Prior to the Patriots-New York Jets game at Foxborough Stadium, New England Patriots’ offensive lineman Joe Andruzzi (far right), and his three New York City firefighter brothers, as well as their father (third from left), participate in a ceremony in memory of the people lost on September 11.
(Photo by Jim Davis/The Boston Globe via Getty Images)

“It was a lot of butterflies — probably more butterflies and a different feeling that day than every Super Bowl I played in,” Andruzzi recalled. “It was tough to go out there. It was tough to get back out there. But I put it in my mind that these couple hours – three, four hours – I’m going to help people get their mind off things. They’re here to cheer us on. To represent [them] and to know we’re going to go out there and get their mind off things was rewarding for us to go out there and continue our work.”

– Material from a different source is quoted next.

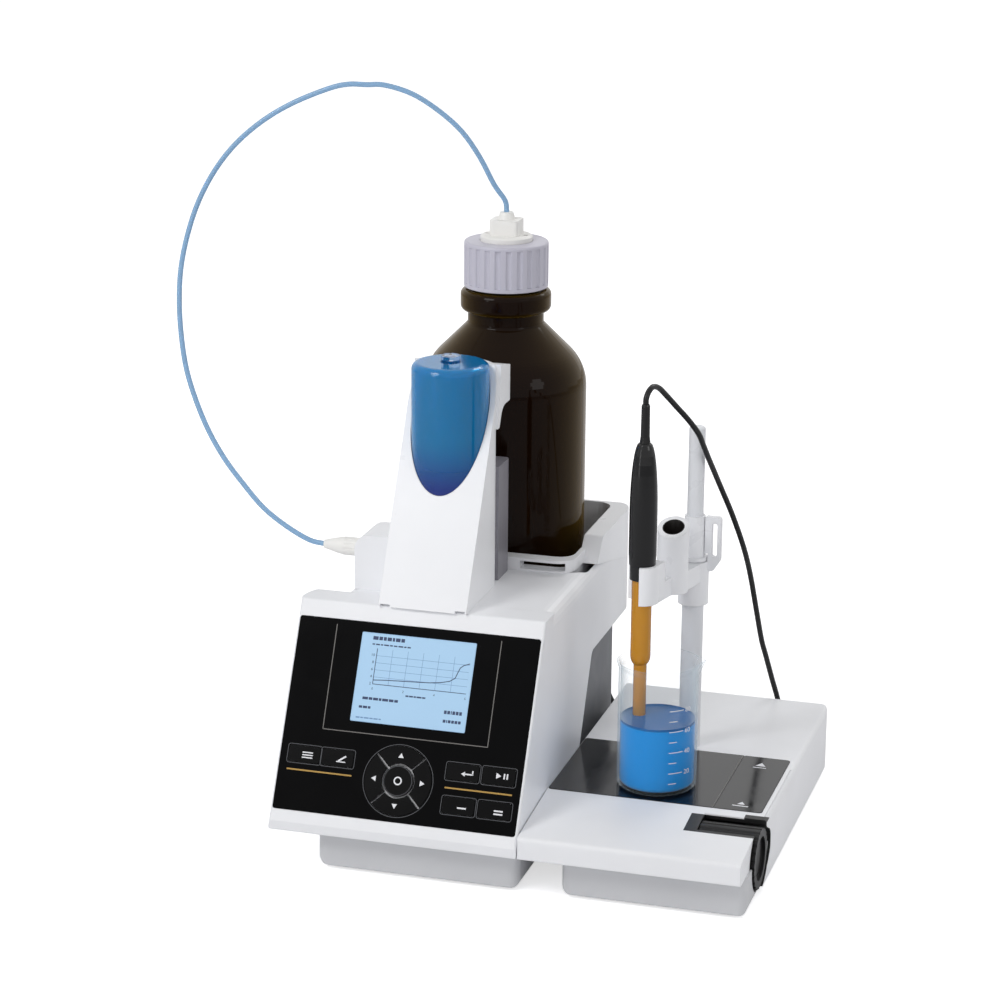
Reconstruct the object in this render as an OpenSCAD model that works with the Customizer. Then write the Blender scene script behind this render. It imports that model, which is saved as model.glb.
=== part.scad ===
// Automatic titrator: piston burette with an exchangeable dosing unit, a reagent
// bottle and a magnetic stirrer with an electrode stand. Millimetres, +Z up.
// X runs along the front, Y runs to the back. Solids are drawn from the joint between
// the two units (x = 0) and the front edge (y = 0), then centred over the footprint.

/* [Base unit] */
// Width across the front panel
panel_w = 151; // [149:0.5:153]
// Width of the housing behind the panel
body_w = 131; // [129:0.5:133]
// Depth of the base unit
unit_d = 268; // [267:0.5:274]
// Height of the deck under the dosing tower
deck_h = 148; // [147:0.5:149]
// Height of the housing's lower edge over the table
body_z = 24; // [23:0.5:25]
// Tilt of the front panel back from upright, in degrees
panel_tilt = 27; // [26:0.5:28]
// Wall thickness of the moulded housings
wall = 3; // [2.5:0.25:3.5]

/* [Keypad and display] */
// Width of the visible display
display_w = 70.1; // [68:0.1:72]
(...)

The Jets defeated New England, 10-3. The Patriots fell to 0-2 on the season, but they managed to finish with an 11-5 record and they won the Super Bowl that season led by quarterback Tom Brady.

“There’s nothing more I cherish than going out there and having [my family] there for that Super Bowl win and holding that trophy up with them,” Andruzzi said last year. “They’re a part of that trophy as much as myself, my teammates, and their families. It’s a long, grueling season, but that season was especially long and grueling for me.”